The Jazz Mural and the Language of the Birds installation are long-standing art features found at the intersection of Chinatown, North Beach, and Telegraph Hill. The Jazz Mural depicts North Beach’s rich jazz history and includes images of prominent musicians such as Teddy Wilson and Benny Goodman, as well as local figures such as Emperor Norton. Adjacent to the mural lies The Language of the Birds installation, a collection of 23 sculpted “birds” (shaped in the form of books) that pay tribute to the neighborhood’s prominent literary heritage. Several notable literary figures closely linked to North Beach include Allen Ginsberg, the Beat poet and author of Howl, and Lawrence Ferlinghetti, founder of City Lights Bookstore on Columbus. These “books” light up in timed intervals and give the appearance of flight. Combined, these art features act as a constant reminder of the neighborhood’s diverse history.

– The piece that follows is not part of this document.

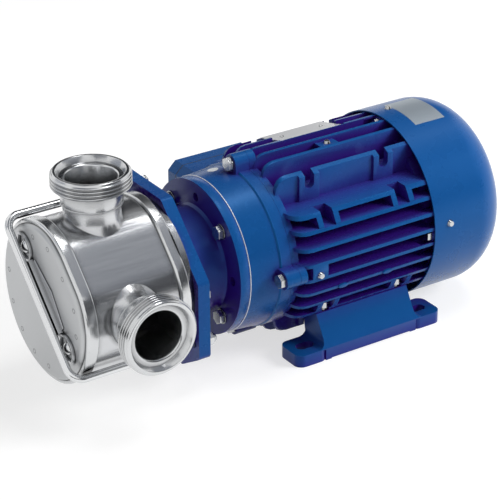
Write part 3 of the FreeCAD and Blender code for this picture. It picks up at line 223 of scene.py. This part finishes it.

This final stretch of Grant Avenue lays adjacent to many of the quintessential Little Italy establishments including Washington Square Park and Saints Peter and Paul Church. Besides these distinguished landmarks, this area also plays an important role in the social fabric of North Beach. Within several short blocks you will find local favorites that include Tony’s Pizza, Nik’s Cafe, and Comstock, to name only a few. It’s a wonderful spot to end a walking tour of San Francisco and begin a nightlife tour of North Beach.